Но Варя ничего не видит. В слезах, в истерике она выкрикивает свое: «Стреляй, Вятка, стреляй!» И на ее зов откливается вой орудий, бой «катюш»; война охватывает землю и небо пламенем хроникальных кадров. В городок врывается Красная Армия. И Борис Андреев спешит на помощь любимой. Карикатурный предатель (с чемоданами, полными награбленного добра) убегает от танков. Несуразный фельдфебель давно уже мертв. Бальц просто исчез. В никуда.

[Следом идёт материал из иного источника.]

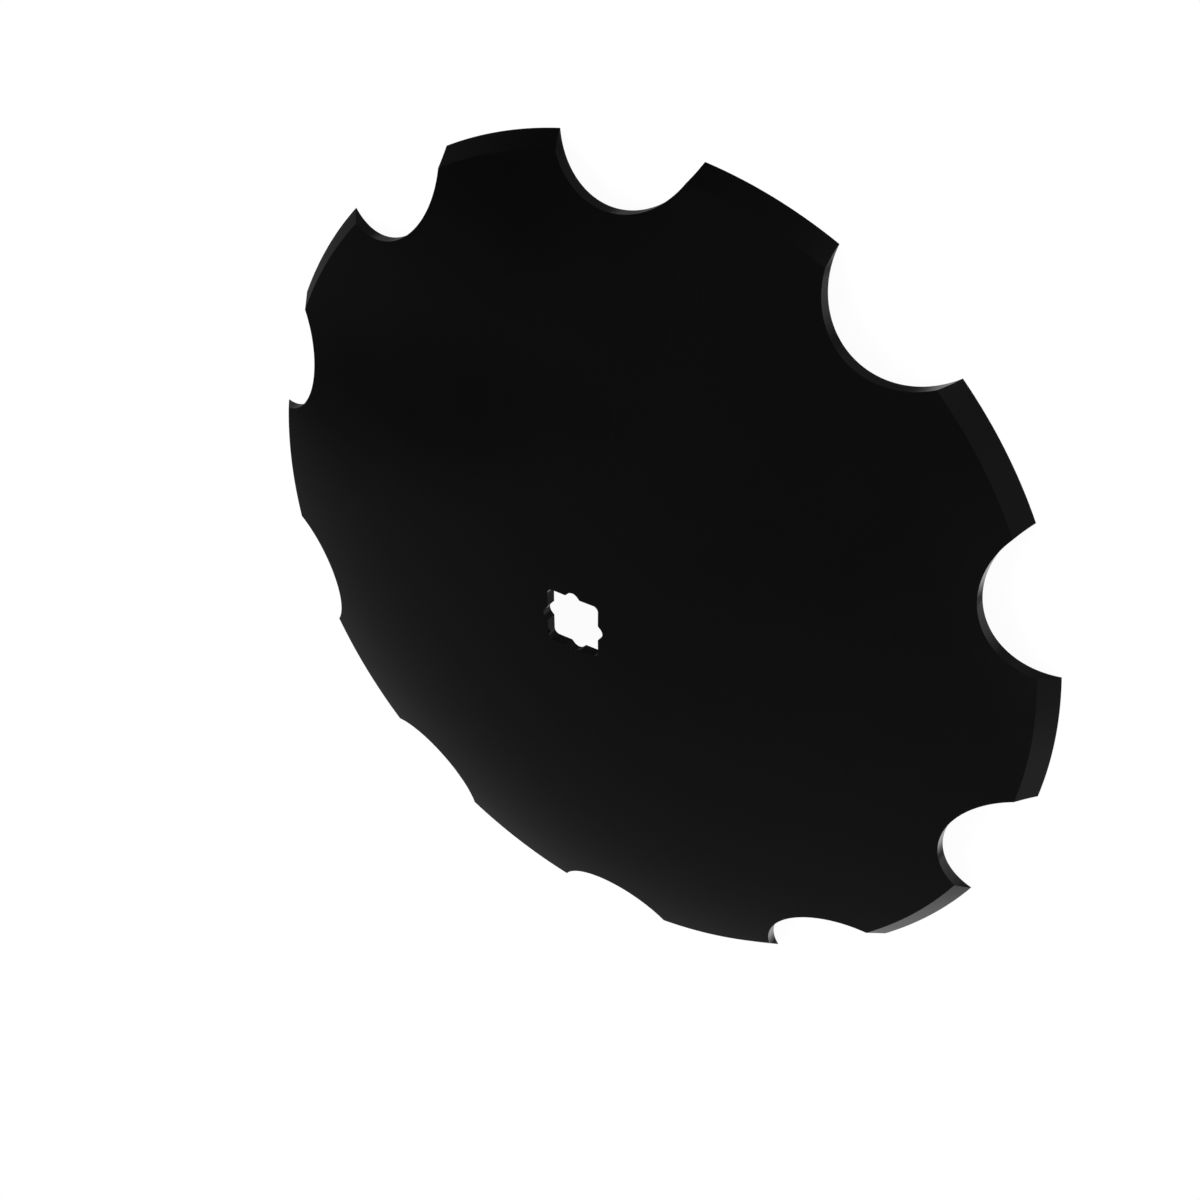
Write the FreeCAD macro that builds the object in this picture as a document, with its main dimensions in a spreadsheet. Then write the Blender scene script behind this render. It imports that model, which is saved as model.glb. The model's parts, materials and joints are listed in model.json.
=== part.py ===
import FreeCAD, Part
import math
import os
import Sketcher

# Harrow disc blade: one dished steel plate with round notches round its rim,
# an outside bevel on every tooth and a square axle hole in the middle.
# Sizes are in millimetres and angles in degrees.
# The origin is the centre of the circle that the teeth's edges lie on. Z is the
# blade's axis, the rounded side is up, and the middle of one notch lies on X.

# Driving dimensions
SIZES = {
    "rim_radius": 254.0,         # a 20 inch blade
    "dish_radius": 711.2,        # ball that the hollow side lies on, 28 inches
    "plate_thickness": 6.35,
    "bevel_width": 8.4,          # across the bevel, measured along the radius
    "edge_land": 0.4,            # blunt edge that grinding leaves on a tooth
    "notch_count": 10,
    "notch_radius": 44.45,
    "notch_centre_out": 12.7,    # how far a notch's centre lies outside the rim
    "large_axle": 31.75,         # square axle with its flats towards X and Y
    "small_axle": 28.575,        # square axle turned by an eighth of a turn
    "axle_clearance": 1.4,       # across the flats, in the hole
    "large_corner": 3.2,         # corner radius of the hole for the large axle
    "small_corner": 4.2,         # corner radius of the hole for the small axle
}

doc = FreeCAD.newDocument("harrow_disc_blade")

# Spreadsheet
sheet = doc.addObject("Spreadsheet::Sheet", "sizes")
for row, (alias, value) in enumerate(SIZES.items(), start=1):
    sheet.set("A%d" % row, alias)
    sheet.set("B%d" % row, str(value))
    sheet.setAlias("B%d" % row, alias)
doc.recompute()


def size(alias):
    return float(sheet.get(alias))


def origin_feature(body, role):
    """The plane or axis of the body's own origin with that role."""
    return next(item for item in body.Origin.OriginFeatures if item.Role == role)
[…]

Варя остается жива. Happy end — неожиданен, неправдоподобен, но зато соответствует победным салютам. Сегодня за счастливым финалом чудится тайна: комендант не щадил ни стариков, ни детей, но не смог погубить Женщину. Почти не связанные между собой по сюжету Бальц и Варя оказались связаны внутренне, авторским сознанием и своим одиночеством, в единстве противоположностей:
природного и культурного,
цельного и рефлексии,
женского и мужского,
Красоты и стремления к Красоте.
Потому этот фильм и родился заново именно в наши дни с их чувственностью, эротизмом, аполитичностью, холодным цитированием и тягой к чему-то первородному и давно утерянному.